Recorded data
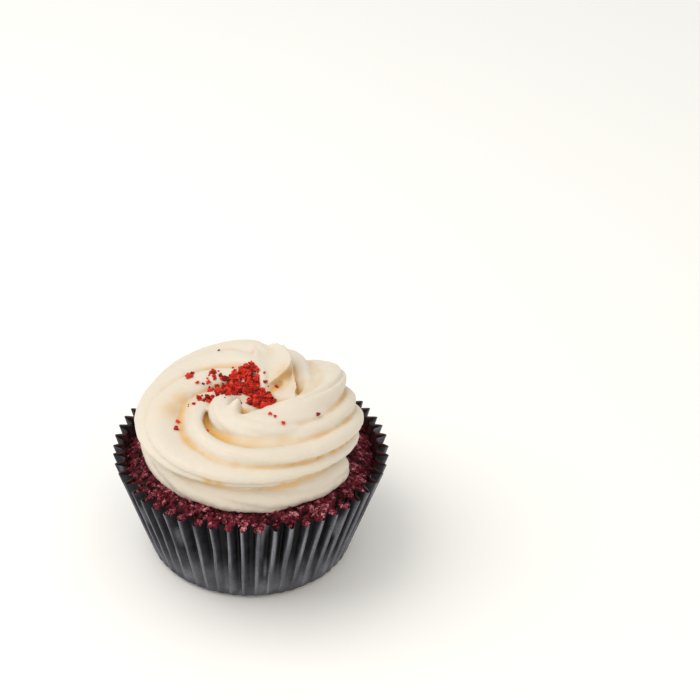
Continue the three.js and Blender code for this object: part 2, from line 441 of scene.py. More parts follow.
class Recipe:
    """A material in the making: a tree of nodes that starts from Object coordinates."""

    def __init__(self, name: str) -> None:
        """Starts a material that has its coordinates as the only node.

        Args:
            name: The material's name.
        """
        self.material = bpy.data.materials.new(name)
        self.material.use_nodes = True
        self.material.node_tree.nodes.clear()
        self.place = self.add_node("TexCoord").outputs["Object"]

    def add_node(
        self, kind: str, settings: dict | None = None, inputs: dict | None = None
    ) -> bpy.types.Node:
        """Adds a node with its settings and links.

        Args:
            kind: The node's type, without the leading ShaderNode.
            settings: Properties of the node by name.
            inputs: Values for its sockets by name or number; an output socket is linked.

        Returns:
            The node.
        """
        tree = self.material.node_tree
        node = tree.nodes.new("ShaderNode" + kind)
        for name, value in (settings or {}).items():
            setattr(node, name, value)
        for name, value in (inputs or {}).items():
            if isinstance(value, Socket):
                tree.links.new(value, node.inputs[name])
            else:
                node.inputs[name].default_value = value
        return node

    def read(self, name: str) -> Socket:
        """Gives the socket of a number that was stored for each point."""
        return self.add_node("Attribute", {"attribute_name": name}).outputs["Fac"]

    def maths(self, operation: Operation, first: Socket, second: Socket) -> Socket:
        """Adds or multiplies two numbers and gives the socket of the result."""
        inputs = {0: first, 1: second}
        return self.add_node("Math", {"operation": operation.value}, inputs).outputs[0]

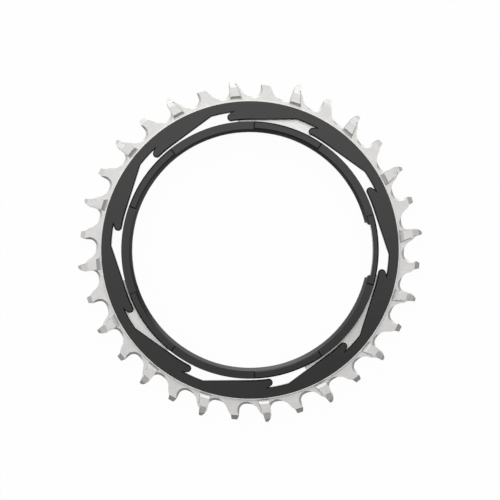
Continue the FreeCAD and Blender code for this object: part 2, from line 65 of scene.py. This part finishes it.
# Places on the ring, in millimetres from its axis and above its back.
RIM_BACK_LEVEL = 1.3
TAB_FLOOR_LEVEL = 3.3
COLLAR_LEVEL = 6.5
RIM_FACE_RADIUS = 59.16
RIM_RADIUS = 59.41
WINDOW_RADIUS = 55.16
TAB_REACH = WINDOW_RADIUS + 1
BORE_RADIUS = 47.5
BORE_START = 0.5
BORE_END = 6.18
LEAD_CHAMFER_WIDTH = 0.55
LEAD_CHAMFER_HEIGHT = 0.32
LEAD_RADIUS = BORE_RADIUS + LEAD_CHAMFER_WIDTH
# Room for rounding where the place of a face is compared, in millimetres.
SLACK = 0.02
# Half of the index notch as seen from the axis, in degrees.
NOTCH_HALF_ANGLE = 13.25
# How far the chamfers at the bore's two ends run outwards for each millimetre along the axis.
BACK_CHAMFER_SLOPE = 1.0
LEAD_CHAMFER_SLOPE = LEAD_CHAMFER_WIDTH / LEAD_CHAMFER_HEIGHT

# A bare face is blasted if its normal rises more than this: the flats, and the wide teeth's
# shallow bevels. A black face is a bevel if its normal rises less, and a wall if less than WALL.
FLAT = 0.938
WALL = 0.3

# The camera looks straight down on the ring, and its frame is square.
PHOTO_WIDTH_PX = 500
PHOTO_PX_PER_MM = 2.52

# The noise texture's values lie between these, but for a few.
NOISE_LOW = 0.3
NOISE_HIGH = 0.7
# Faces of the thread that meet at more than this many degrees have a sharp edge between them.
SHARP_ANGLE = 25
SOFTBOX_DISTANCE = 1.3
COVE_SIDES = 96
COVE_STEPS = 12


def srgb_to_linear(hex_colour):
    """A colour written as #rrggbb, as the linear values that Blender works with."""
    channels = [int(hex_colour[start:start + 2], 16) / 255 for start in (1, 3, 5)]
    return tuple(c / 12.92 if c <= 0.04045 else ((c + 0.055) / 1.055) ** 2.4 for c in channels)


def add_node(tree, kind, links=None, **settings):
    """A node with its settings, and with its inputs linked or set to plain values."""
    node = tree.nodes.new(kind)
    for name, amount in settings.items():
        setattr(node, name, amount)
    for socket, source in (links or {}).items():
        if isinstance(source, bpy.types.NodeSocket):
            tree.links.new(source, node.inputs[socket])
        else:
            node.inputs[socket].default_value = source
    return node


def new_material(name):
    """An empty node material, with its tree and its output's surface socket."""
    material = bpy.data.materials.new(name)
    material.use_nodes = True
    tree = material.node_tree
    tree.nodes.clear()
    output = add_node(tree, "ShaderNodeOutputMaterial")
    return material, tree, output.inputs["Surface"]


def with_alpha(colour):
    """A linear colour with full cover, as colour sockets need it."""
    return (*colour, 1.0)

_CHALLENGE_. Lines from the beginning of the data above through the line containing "the only node." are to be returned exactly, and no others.

_OUTPUT OF THE EXERCISE_.
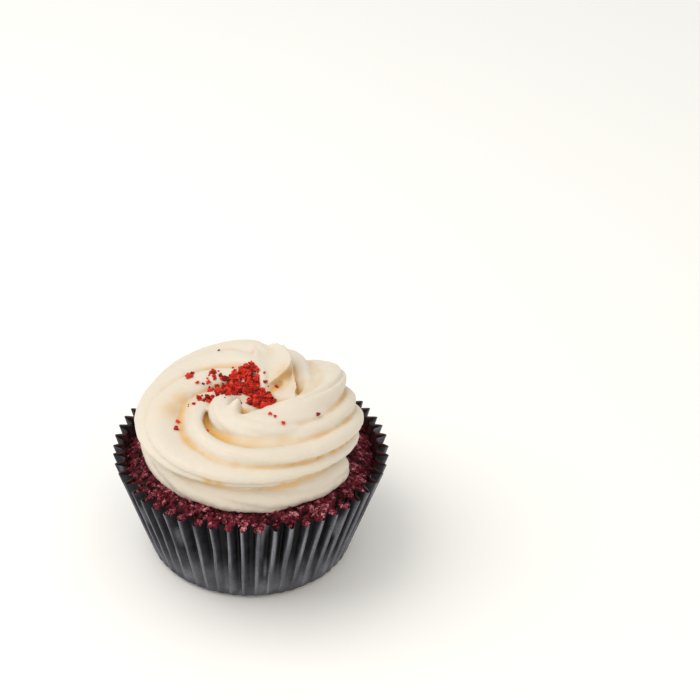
Continue the three.js and Blender code for this object: part 2, from line 441 of scene.py. More parts follow.
class Recipe:
    """A material in the making: a tree of nodes that starts from Object coordinates."""

    def __init__(self, name: str) -> None:
        """Starts a material that has its coordinates as the only node.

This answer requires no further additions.